Другая история, к которой Соня часто возвращается, — похороны дирижера Стражанского. Между его смертью (Стражанский умер в больнице от инфаркта) и тем, как гроб с телом опустили в землю, прошло трое суток. И всё это время его коллеги и ученики (многие с мировыми именами) один за другим, не прерываясь ни днем, ни ночью, играли скрипичные и фортепианные партии из концертов, которыми он дирижировал. Дело было на даче в Мозжинке. Участки Стражанских и Вяземских соседствовали, и обе семьи дружили. Соня очень музыкальна; если бы не раннее замужество, она по всем данным должна была идти учиться в Гнесинское училище. Музицировала она настолько профессионально, что сосед (милый, любезный человек) годом раньше даже вызвался дать ей несколько уроков. В общем, в эти три дня прощания со Стражанским Соня играла на равных с другими и помнит всё, что тогда было, в мельчайших подробностях.
К чему я всё это веду, дядя Юрий? Соня по неопытности, по отсутствию навыка ни за чем, что происходило в ее жизни, никогда не поспевала. Схваченный на ходу набросок, в лучшем случае чертеж, остов. Но дальше, исповедуясь перед Вяземским, раз за разом заново переживая и пережевывая каждый свой шаг, каждый страх и вожделение, она наращивала на основу жилы и мясо. Причем Соня ничего не выдумывает; это не воображение и не художество, она именно вспоминает, деталь за деталью восстанавливает картину, какой она взаправду была. Мы живем в избыточном мире, в нем бездна подробностей, которые никому из нас не нужны и не интересны. Соню судьба загнала в минимализм, оттого она, будто Коробочка, дрожит над любым лоскутком, над любым обрывком, не готова расстаться ни с чем и ни под каким предлогом.

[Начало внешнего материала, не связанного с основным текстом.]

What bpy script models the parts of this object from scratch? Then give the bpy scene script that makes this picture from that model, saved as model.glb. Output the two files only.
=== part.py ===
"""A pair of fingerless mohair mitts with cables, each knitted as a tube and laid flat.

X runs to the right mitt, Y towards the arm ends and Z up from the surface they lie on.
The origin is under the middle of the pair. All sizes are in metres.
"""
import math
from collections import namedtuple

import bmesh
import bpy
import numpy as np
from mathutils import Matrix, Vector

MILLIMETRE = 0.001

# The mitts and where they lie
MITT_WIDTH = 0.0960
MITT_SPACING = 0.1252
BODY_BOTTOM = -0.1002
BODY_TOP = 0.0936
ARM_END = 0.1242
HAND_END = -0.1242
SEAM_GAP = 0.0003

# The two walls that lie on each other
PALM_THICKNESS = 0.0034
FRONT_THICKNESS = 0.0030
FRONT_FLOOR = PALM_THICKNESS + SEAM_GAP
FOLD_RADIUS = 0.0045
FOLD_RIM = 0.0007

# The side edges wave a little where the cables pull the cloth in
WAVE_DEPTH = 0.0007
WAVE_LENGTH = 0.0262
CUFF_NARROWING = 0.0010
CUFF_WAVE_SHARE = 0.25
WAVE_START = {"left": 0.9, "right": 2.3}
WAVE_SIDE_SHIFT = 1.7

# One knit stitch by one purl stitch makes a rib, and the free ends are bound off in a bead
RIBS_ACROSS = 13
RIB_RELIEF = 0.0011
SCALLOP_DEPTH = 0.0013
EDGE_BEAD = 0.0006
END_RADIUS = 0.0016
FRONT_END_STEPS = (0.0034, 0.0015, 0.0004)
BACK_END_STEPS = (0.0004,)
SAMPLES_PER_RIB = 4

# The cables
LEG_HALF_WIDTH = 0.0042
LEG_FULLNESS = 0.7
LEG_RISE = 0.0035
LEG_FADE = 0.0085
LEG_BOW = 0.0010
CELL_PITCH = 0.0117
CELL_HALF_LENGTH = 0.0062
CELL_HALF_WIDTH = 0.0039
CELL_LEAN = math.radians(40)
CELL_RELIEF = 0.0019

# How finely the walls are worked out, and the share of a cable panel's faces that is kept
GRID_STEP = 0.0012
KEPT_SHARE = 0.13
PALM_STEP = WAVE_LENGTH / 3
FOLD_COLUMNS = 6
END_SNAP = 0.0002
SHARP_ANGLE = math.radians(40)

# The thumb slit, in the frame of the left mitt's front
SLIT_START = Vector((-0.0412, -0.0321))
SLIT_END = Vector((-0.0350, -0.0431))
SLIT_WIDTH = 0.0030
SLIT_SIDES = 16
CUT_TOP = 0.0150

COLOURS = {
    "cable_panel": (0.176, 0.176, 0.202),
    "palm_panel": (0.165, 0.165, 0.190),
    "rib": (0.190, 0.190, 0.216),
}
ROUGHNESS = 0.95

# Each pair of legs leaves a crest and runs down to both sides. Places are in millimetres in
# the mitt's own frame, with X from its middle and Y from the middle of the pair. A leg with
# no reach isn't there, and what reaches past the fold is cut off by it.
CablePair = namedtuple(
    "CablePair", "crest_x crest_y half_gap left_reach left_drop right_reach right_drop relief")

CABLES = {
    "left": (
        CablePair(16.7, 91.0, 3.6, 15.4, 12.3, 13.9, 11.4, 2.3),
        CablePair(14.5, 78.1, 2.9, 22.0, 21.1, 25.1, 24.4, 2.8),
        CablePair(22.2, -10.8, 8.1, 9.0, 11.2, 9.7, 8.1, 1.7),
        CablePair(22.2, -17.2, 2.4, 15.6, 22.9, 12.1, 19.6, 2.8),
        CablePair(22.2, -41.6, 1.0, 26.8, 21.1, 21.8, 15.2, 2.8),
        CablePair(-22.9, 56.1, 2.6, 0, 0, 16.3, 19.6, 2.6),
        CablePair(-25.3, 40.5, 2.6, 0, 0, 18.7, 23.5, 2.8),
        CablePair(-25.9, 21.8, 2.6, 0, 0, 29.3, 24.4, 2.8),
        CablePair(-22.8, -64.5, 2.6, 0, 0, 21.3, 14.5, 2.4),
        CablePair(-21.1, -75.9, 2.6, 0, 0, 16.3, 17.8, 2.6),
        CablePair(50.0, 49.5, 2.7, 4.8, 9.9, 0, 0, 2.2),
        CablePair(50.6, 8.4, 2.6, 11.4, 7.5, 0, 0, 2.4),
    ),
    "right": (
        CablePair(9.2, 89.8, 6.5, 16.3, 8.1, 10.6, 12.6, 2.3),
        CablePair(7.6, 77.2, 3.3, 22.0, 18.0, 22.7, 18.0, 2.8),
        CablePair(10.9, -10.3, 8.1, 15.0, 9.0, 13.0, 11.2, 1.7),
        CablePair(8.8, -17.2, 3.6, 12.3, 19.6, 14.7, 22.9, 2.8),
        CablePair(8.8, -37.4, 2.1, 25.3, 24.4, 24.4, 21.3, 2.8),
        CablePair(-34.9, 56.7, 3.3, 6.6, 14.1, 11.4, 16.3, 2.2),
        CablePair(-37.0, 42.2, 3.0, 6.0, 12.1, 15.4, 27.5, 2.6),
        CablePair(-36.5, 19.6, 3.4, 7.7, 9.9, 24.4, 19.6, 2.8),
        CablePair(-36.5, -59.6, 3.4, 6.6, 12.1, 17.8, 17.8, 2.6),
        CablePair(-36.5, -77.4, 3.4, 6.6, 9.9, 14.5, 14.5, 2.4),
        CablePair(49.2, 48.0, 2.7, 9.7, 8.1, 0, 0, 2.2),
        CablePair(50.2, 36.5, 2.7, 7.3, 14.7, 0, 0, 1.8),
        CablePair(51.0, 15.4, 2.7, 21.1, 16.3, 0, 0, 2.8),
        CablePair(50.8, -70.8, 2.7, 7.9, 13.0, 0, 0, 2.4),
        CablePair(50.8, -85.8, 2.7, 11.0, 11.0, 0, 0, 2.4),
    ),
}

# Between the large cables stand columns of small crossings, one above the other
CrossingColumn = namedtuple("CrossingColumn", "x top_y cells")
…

Я знаю, дядя Юрий, вы убеждены, что Вяземский с самого начала обращался с Соней непозволительно, отсюда всё и пошло, я, в общем, с этим согласен, но с оговоркой. Соня всегда была на редкость пластична, к тому, что Вяземский от нее хотел, она приспособилась быстро. Дальше кто из них над кем издевался — уже не разберешь. Впрочем, видит Бог, как бы я хотел вам сказать, что Вяземский давно в могиле и это никому не интересно. Расклад, что был при нем, никуда не делся. Ничего, что выстроило ее жизнь с мужем, прятать в чулан Соня и не подумала. Вяземский просто объявлен дезертиром, а на его место трудоустроен я. По-видимому, эту лямку мне тянуть до конца своих дней.
Поначалу что мама, что тетя Вероника наши с Соней отношения поддерживали. При каждом родственном визите, да и по телефону будущий союз обсуждался во всех подробностях. Среди прочего, как и на что мы будем жить. Я и не заметил, как мамино настроение поменялось. Назвать точную причину не берусь. Возможно, ей стало известно, чьим ребенком является удочеренная Вероникой Соня, и она почувствовала себя обманутой. Так или иначе, продолжая расхваливать Соню: девочка непростая, видна порода, сколько в ней изящества, да и изюмом Бог не обидел, мама при удобном случае принялась внушать сестре, что Соне необходим мужчина, на которого она сможет опереться, я же еще сосунок. Пока войду в силу — ждать и ждать. Так, на пару ветром колеблемые, мы не укрепим, только подкосим друг друга. Потом тетя Вероника как-то сказала матери, что Соня уже третий раз пошла на прием к известному психоневрологу Вяземскому, он с недавних пор консультирует в поликлинике ЦКБУ, к которой они прикреплены. Добавила, что Вяземский явно ей интересен, да, кажется, и врачу новая пациентка небезразлична. Мама это подхватила. Уже без околичностей, в лоб стала объяснять сестре, что Вяземский — человек умный, положительный, откуда ни зайди — ни одного минуса. У Вероники с Соней год от года больше проблем. Девочка неровная, ей и с самой собой жить нелегко. Другой расклад, если есть тыл. С таким, как Вяземский, можно ничего не бояться. Муж, который тут же и врач. В общем, как ни посмотри, лучше партии Соне не сделать. Давно уважая маму, тетя Вероника всё это слово в слово повторяла дочери. Свели без труда.